AI Tattoo Generators Help Explore Geometric Tattoo Ideas, Not Final Designs
AI tattoo generators can spark geometric ideas fast, but screen-ready images still need a human eye to survive skin, placement, and healing.

When the render is better than the tattoo
A clean AI image can look finished long before it is actually tattooable. What the generator gives you is an averaged pattern built from millions of images, assembled into something that reads as tattoo-like, not a design that understands skin, movement, scale, or healing.
That gap matters most in geometric work, where a design only succeeds if the lines feel intentional on a real body. A square-screen composition can look crisp in a browser and still fall apart on a forearm or shoulder cap if the flow is wrong, the spacing is off, or the geometry does not match the body’s curves.
Where AI helps most
The strongest use case is brainstorming. Tattooing 101 says AI tattoo generators are useful for rapidly testing styles and refining concepts, which makes them handy when you have a rough idea but cannot yet describe it in a way that produces a clear sketch.
They are also useful as style references. If you are torn between blackwork, fine line, and neo-traditional, a generator can help you compare the mood of each lane without committing to ink too early. The same goes for subject combinations, like a wolf fused with geometric structure, where the value is in seeing how motifs can be layered before an artist redraws them properly.
Why placement is the real test
Tattoo placement can make or break a design. Tattooing 101’s placement guidance is blunt about the point: even a strong tattoo can look awkward if it does not flow with the body.
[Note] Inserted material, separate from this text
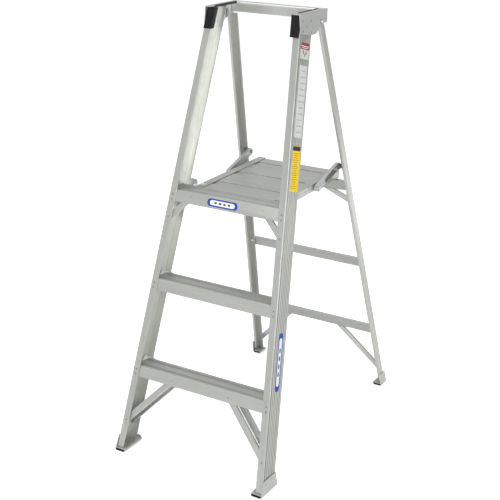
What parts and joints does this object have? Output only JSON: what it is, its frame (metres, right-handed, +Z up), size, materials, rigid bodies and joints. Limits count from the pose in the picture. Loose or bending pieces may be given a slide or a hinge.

That is especially true for geometric tattoos, which depend on using body space well. Inked Mag notes that straight lines and sharp edges have to be adapted to human anatomy if the piece is going to look like it belongs there. A design that is balanced on-screen may need to be stretched, rotated, simplified, or rebuilt so the geometry moves with the muscle and bone underneath it.
From prompt to consultation
The smartest way to use an AI generator is as a starting block, not a destination. Treat the image as a conversation piece for your artist, then bring it into a consultation where the real decisions get made about placement, scale, line weight, and how the piece will heal over time.
1. Start with the idea, not the image.
Decide whether you want symmetry, a denser pattern field, a single motif, or a mix of elements such as animal imagery and geometry.
2. Use the generator to narrow the look.
Ask for a few versions that test blackwork, fine line, or neo-traditional influence, and pay attention to what actually reads best at a distance.
3. Match the idea to the body.
Show the artist where you want the tattoo and what that surface looks like in real life, because a forearm, calf, shoulder cap, and sternum all ask for different geometry.
4. Expect a redraw.
A good artist will rebuild the concept so the structure fits anatomy instead of copying the AI image verbatim.
5. Approve the stencil, not the prompt.
The stencil is the first real test of whether the design survives contact with skin.
The copyright and consent problem
The creative shortcut also has a legal and ethical edge. Tattooing 101 says many artists reject AI-generated designs and AI-generated marketing, and that resistance is not just about taste. It is about originality, authorship, and whether portfolio work has been used without consent to train systems that can imitate tattoo aesthetics without crediting the source.
That concern sits inside a broader copyright debate. The U.S. Copyright Office has said human creativity still matters legally, and fully AI-generated work generally is not copyrightable. The World Intellectual Property Organization has also noted that AI-generated creations are ineligible for copyright protection in many jurisdictions that have considered the issue. In tattooing, that means the human hand is still the part that turns a concept into something ownable, wearable, and ethically grounded.
Why geometric and ornamental work is especially human-led
Geometric tattooing asks for precision, but precision alone is not enough. The design has to breathe with the body, and the spacing has to feel deliberate when the person moves, twists, and ages into the piece.
That is one reason ornamental tattooing remains such a useful reference point. Tattoodo describes it as one of the oldest tattoo styles, and its language is built around geometry, symmetry, black shading, and delicate pointillism. Those are not just visual ingredients; they are a reminder that successful structure comes from disciplined drafting, not from a random image that happens to look sharp on a screen.
The practical middle ground
The best version of AI in tattooing is not replacement. It is a brainstorming layer that helps clarify intent before a human artist takes over the parts that matter most: anatomy, healing, originality, and execution.
Used well, an AI generator can save time, sharpen a reference set, and make a vague idea easier to communicate. Used badly, it creates false confidence in a design that was never built to live on skin. In geometric tattooing, where symmetry and placement do the heavy lifting, the final design still belongs in the hands of an artist who knows how to make lines hold their shape on a moving body.